• Description of the task:
Give again, word for word, each line from the top of the listing through the line that holds "return fine".

• Information provided:
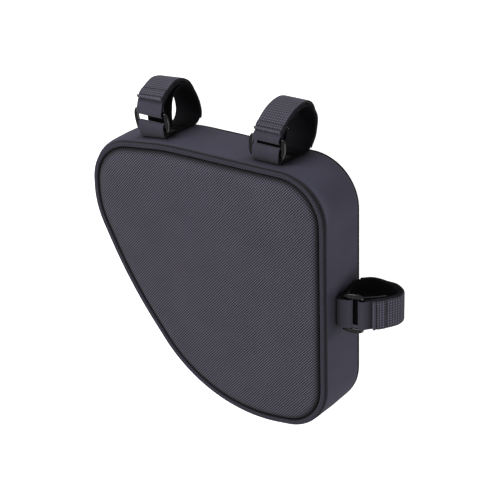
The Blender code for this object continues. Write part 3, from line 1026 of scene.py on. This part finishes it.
def smooth_corners(line):
    """A line cut into short steps, with its straight runs kept."""
    fine = [line[0]]
    for here, there in zip(line, line[1:]):
        pieces = max(1, round((there - here).length / RIBBON_STEP))
        fine += [here.lerp(there, piece / pieces) for piece in range(1, pieces + 1)]
    for _ in range(2):
        triples = zip(fine, fine[1:], fine[2:])
        middle = [(before + 2 * here + after) / 4 for before, here, after in triples]
        fine = fine[:1] + middle + fine[-1:]
    return fine


def lap_section(columns, edge_steps):
    """The webbing's section with round edges, as (across, off) points: first its outer side."""
    radius = LAP_WALL / 2
    flat = WEBBING_WIDTH / 2 - radius
    outer = [(-flat + 2 * flat * step / columns, radius) for step in range(columns + 1)]
    right = []
    for step in range(1, edge_steps):
        angle = pi / 2 - pi * step / edge_steps
        right.append((flat + radius * cos(angle), radius * sin(angle)))
    lower = outer + right
    return lower + [(-across, -off) for across, off in lower]


def lap_relief(across, along, hem, crosswise):
    """How far the webbing's outer side stands over its flat section."""
    first, second = (along, across) if crosswise else (across, along)
    rib, column = (
        0.5 + 0.5 * cos(2 * pi * place / pitch)
        for place, pitch in ((second, WEBBING_RIB), (first, WEBBING_COLUMN))
    )
    woven = COLUMN_RISE * column * (0.45 + 0.55 * rib)
    doubled = 1 - min(max((along - hem.second) / HEM_FADE, 0.0), 1.0)
    pebbles = 0.5 + 0.5 * swell(Vector((across, along, 0.0)), PEBBLE, 3)
    rise = woven * (1 - doubled) + (HEM_RISE + 2 * COLUMN_RISE * pebbles) * doubled
    for row in (hem.first, hem.second):
        rise -= STITCH_SINK * max(0.0, 1 - abs(along - row) / STITCH_GROOVE)
    lip = 1 - (2 * along / LIP_LENGTH - 1) ** 2
    return rise + LIP_RISE * max(lip, 0.0)


def lap_painted_light(along, hem):
    """Painted light on the webbing's outer side: painted shade in the stitches' grooves, a painted
    highlight on its lip.
    """
    tone = 1.0
    for row in (hem.first, hem.second):
        tone -= STITCH_PAINTED_SHADE * max(0.0, 1 - abs(along - row) / STITCH_GROOVE)
    return tone + LIP_PAINTED_HIGHLIGHT * max(1 - abs(2 * along / LIP_LENGTH - 1), 0.0)


def lap(strap, seat, line, finish, thread):
    """Ribbed webbing over the tape, with its folded end sewn down near the ring.

    Its columns of threads run along the top straps and across the side one.
    """
    hem = HEMS[strap.name]
    crosswise = strap.side == "right"
    section = lap_section(60, 6)
    rows = len(line) - 1
    columns = len(section)
    lengths = along_lengths(line)
    widths = along_lengths([Vector(spot) for spot in section + section[:1]])
    total = lengths[-1]

    def place(u, v):
        index = round(v * rows)
        across, off = section[round(u * columns) % columns]
        along = lengths[index]
        nearest = min(along, total - along) / (LAP_WALL / 2)
        taper = sqrt(max(0.0, 1 - (1 - min(nearest, 1.0)) ** 2))
        if off > 0:
            off += lap_relief(across, along, hem, crosswise) * off / (LAP_WALL / 2)
        spot = beside(line, index, -off * taper)
        return seat.place(across, spot.x, spot.y)

    # Painted shade on the webbing's edges and underside, painted light on its outer side.
    def shade(u, v):
        outer = section[round(u * columns) % columns][1] > 0.4 * LAP_WALL
        return lap_painted_light(lengths[round(v * rows)], hem) if outer else EDGE_PAINTED_SHADE

    def flat(u, v):
        spot = (widths[round(u * columns)], lengths[round(v * rows)])
        return spot[::-1] if crosswise else spot

    edit = laid(columns, rows, place, flat, shade)
    agree(edit)
    piece = finish_piece(strap.name + "_lap_webbing", edit, [finish],
                         strap.name + "_lap")
    surface = -LAP_WALL / 2 - HEM_RISE - COLUMN_RISE + STITCH_SINK
    stitches(strap.name + "_lap_stitches", seat, line, lengths, hem[1:], surface, thread)


def stitches(name, seat, line, lengths, rows, off, thread):
    """Rows of stitches across a ribbon, each a short thread that dips at both ends."""
    edit = bmesh.new()
    count = int((WEBBING_WIDTH - STITCH_LENGTH) / STITCH_PITCH)
    for row in rows:
        index = min(range(len(lengths)), key=lambda i: abs(lengths[i] - row))
        for stitch in range(count + 1):
            across = (stitch - count / 2) * STITCH_PITCH
            spot = beside(line, index, off)
            lifted = beside(line, index, 2 * off)
            here = seat.place(across, spot.x, spot.y)
            up = (seat.place(across, lifted.x, lifted.y) - here).normalized()
            side = Vector((seat.along.x, seat.along.y, 0.0))
            ahead = up.cross(side).normalized()
            turn = Matrix((side, ahead, up)).transposed().to_4x4()
            size = Matrix.Diagonal((STITCH_LENGTH / 2, THREAD / 2, THREAD / 2, 1.0))
            bmesh.ops.create_icosphere(edit, subdivisions=2, radius=1.0,
                                       matrix=Matrix.Translation(here) @ turn @ size)
    agree(edit)
    finish_piece(name, edit, [thread])


def ring(strap, seat, finish):
    """Flat moulded ring with two bars, lens-shaped ends and one opening."""
    lower, upper = bars(strap)
    centre = (lower + upper) / 2
    upright = (upper - lower).normalized()
    across = Vector((upright.y, -upright.x))
    inner = RING_OPENING / 2
    end = RING_WIDTH / 2 - inner
    bar_outer = (BAR_PITCH + BAR_HEIGHT) / 2
    bar_inner = (BAR_PITCH - BAR_HEIGHT) / 2
    ends = smooth([Vector((inner + row.out * end, row.height * RING_HEIGHT / 2)) for row in RING_END],
                  RING_STEP)
    right = [Vector((inner, -bar_outer))] + ends + [Vector((inner, bar_outer))]
    left = [Vector((-spot.x, spot.y)) for spot in reversed(right)]
    opening = [(inner, -bar_inner), (inner, bar_inner), (-inner, bar_inner), (-inner, -bar_inner)]

    def position(along, height, depth):
        spot = centre + upright * height + across * depth
        return seat.place(along, spot.x, spot.y)

    edit = bmesh.new()
    for loop in (right + left, opening):
        corners = [edit.verts.new(position(*spot, -RING_THICKNESS / 2)) for spot in loop]
        for index, corner in enumerate(corners):
            edit.edges.new((corner, corners[(index + 1) % len(corners)]))
    bmesh.ops.triangle_fill(edit, use_beauty=True, use_dissolve=False, edges=edit.edges)
    made = bmesh.ops.extrude_face_region(edit, geom=list(edit.faces))
    moved = [item for item in made["geom"] if isinstance(item, bmesh.types.BMVert)]
    through = position(0, 0, RING_THICKNESS / 2) - position(0, 0, -RING_THICKNESS / 2)
    bmesh.ops.translate(edit, verts=moved, vec=through)
    agree(edit)
    straight = through.normalized()
    rims = [edge for edge in edit.edges if edge.calc_face_angle() > RING_RIM
            and abs((edge.verts[0].co - edge.verts[1].co).normalized().dot(straight)) < 0.5]
    bmesh.ops.bevel(edit, geom=rims, offset=RING_EDGE, segments=4, profile=0.5,
                    affect="EDGES", material=-1)
    agree(edit)
    piece = finish_piece(strap.name + "_ring_moulded", edit, [finish],
                         strap.name + "_ring")
    piece.data.set_sharp_from_angle(angle=RING_SHARP)


def strap_set(strap, seat, finishes):
    """All the pieces of one strap."""
    course, left, turned = band_lines(strap, seat)
    # The near-black hook tape paints shade: on the loops' inner sides, the tapes' cut edges, the tails
    # and the base under each loop.
    tape, hooks_painted_shade = finishes["tape"], finishes["hooks_painted_shade"]
    tab(strap, seat, [tape, hooks_painted_shade])
    painted_shadow_base(strap, seat, hooks_painted_shade)
    ring(strap, seat, finishes["acetal"])
    band(strap, seat, course, turned, [tape, hooks_painted_shade, hooks_painted_shade, tape, hooks_painted_shade])
    lap(strap, seat, lap_line(strap, course, left, turned), finishes["webbing"], finishes["thread"])
    tail(strap, seat, [hooks_painted_shade, tape if strap.side == "right" else hooks_painted_shade])


def photo_camera():
    """The photograph's view: the bag upright, 35 degrees to its right and 25 above."""
    turn, tilt, roll = (radians(angle) for angle in (CAMERA_TURN, CAMERA_TILT, CAMERA_ROLL))
    right = Vector((cos(turn), sin(turn), 0))
    up = Vector((-sin(turn) * sin(tilt), cos(turn) * sin(tilt), cos(tilt)))
    back = right.cross(up)
    axes = []
    for axis in (right * cos(roll) + up * sin(roll),
                 up * cos(roll) - right * sin(roll), back):
        axes.append(Vector((axis.x, axis.z, -axis.y)))
    aim = Vector((BODY_LENGTH / 2 - AIM_LEFT, BODY_HEIGHT / 2 - AIM_DOWN, FRONT_SEAM))
    data = bpy.data.cameras.new("camera")
    data.sensor_width = 36.0
    data.lens = CAMERA_LENS
    camera = linked("camera", data)
    stand = Matrix(axes).transposed().to_4x4()
    stand.translation = aim + CAMERA_REACH * axes[2]
    camera.matrix_world = stand
    bpy.context.scene.camera = camera


def softbox(name, place, size, power):
    """A square softbox that faces the bag."""
    data = bpy.data.lights.new(name, "AREA")
    data.shape = "SQUARE"
    data.size = size
    data.energy = power
    lamp = linked(name, data)
    lamp.location = place
    lamp.rotation_euler = (-Vector(place)).to_track_quat("-Z", "Y").to_euler()


def studio():
    """White sweep, even sky and three softboxes.

    The sweep is hidden from diffuse and glossy rays, so it doesn't light the dark cloth.
    """
    photo_camera()
    edit = bmesh.new()
    bmesh.ops.create_grid(edit, x_segments=1, y_segments=1, size=SWEEP_REACH)
    floor = mesh_object("sweep", edit)
    floor.location = (0, 0, -SWEEP_DROP)
    floor.visible_diffuse = False
    floor.visible_glossy = False
    made, _, shader = start_material("white_sweep_paper", Roughness=0.9, Emission_Strength=1.0)
    shader.inputs["Base Color"].default_value = linear("#f2f2f2")
    shader.inputs["Emission Color"].default_value = (1, 1, 1, 1)
    floor.data.materials.append(made)
    world = bpy.data.worlds.new("studio")
    bpy.context.scene.world = world
    world.use_nodes = True
    sky = world.node_tree.nodes["Background"]
    sky.inputs["Color"].default_value = (1, 1, 1, 1)
    sky.inputs["Strength"].default_value = SKY
    for box in SOFTBOXES:
        softbox(*box)
    bpy.context.scene.view_settings.view_transform = "Standard"


def materials():
    """The bag's materials, each by a short name."""
    return {
        # Polyester twill of thick ballistic yarn, matt, with its floats catching the light.
        "twill": cloth("ballistic_polyester_twill", "Object", "#060508", "#858196", 30.0, twill_weave,
                       0.0003, 0.8, 0.3, 0.1),
        # The same twill woven finer, cut aslant and folded over the seam.
        "binding": cloth("folded_polyester_twill", "UV", "#1d1c25", "#5f5c6e", 60.0, binding_weave,
                         0.00015, 0.8, 0.25, 0.1),
        # Nylon taffeta, coated, which leaves it smooth and nearly even.
        "nylon": cloth("coated_nylon", "Object", "#434251", "#4e4c5e", 25.0, nylon_weave,
                       0.00003, 0.6, 0.25, 0.05),
        # Knitted loop tape, brushed up into a short pile.
        "tape": cloth("brushed_loop_tape", "Object", "#2c2b36", "#4b4858", 90.0, loop_pile,
                      0.0001, 0.85, 0.3, 0.2),
        # Hook tape, made near-black to paint the shade inside the loops, on the tapes' cut edges, on
        # the tails and under the loops.
        "hooks_painted_shade": cloth("hook_tape", "Object", "#09090c", "#151419", 90.0, loop_pile,
                       0.0002, 0.8, 0.15),
        # Nylon webbing woven in thick columns of threads.
        "webbing": cloth("ribbed_nylon_webbing", "UV", "#1a1920", "#6c697b", 90.0, webbing_weave,
                         0.0001, 0.75, 0.3, 0.15),
        "acetal": moulded_acetal(),
        "thread": bonded_thread(),
    }


def main():
    studio()
    body = Body()
    coarse, middles = outline(COARSE_STEP, COARSE_TURN)
    rises = puff_heights(coarse, middles)
    finishes = materials()
    panel("front", body, FRONT_SEAM, FRONT_CROWN, 1, finishes["twill"])
    panel("back", body, BACK_CROWN, BACK_CROWN, -1, finishes["twill"])
    piping("front", body, FRONT_SEAM, 1, finishes["binding"])
    piping("back", body, BACK_CROWN, -1, finishes["binding"])
    seats = [(strap, Seat(strap, coarse, rises)) for strap in STRAPS]
    gusset(body, seats, finishes["nylon"])
    for strap, seat in seats:
        strap_set(strap, seat, finishes)


main()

• Solution to the exercise:
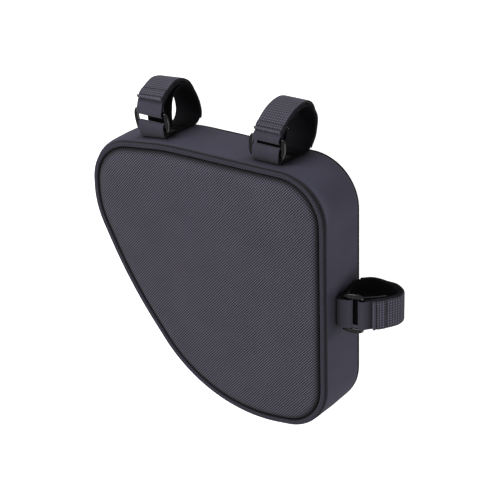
The Blender code for this object continues. Write part 3, from line 1026 of scene.py on. This part finishes it.
def smooth_corners(line):
    """A line cut into short steps, with its straight runs kept."""
    fine = [line[0]]
    for here, there in zip(line, line[1:]):
        pieces = max(1, round((there - here).length / RIBBON_STEP))
        fine += [here.lerp(there, piece / pieces) for piece in range(1, pieces + 1)]
    for _ in range(2):
        triples = zip(fine, fine[1:], fine[2:])
        middle = [(before + 2 * here + after) / 4 for before, here, after in triples]
        fine = fine[:1] + middle + fine[-1:]
    return fine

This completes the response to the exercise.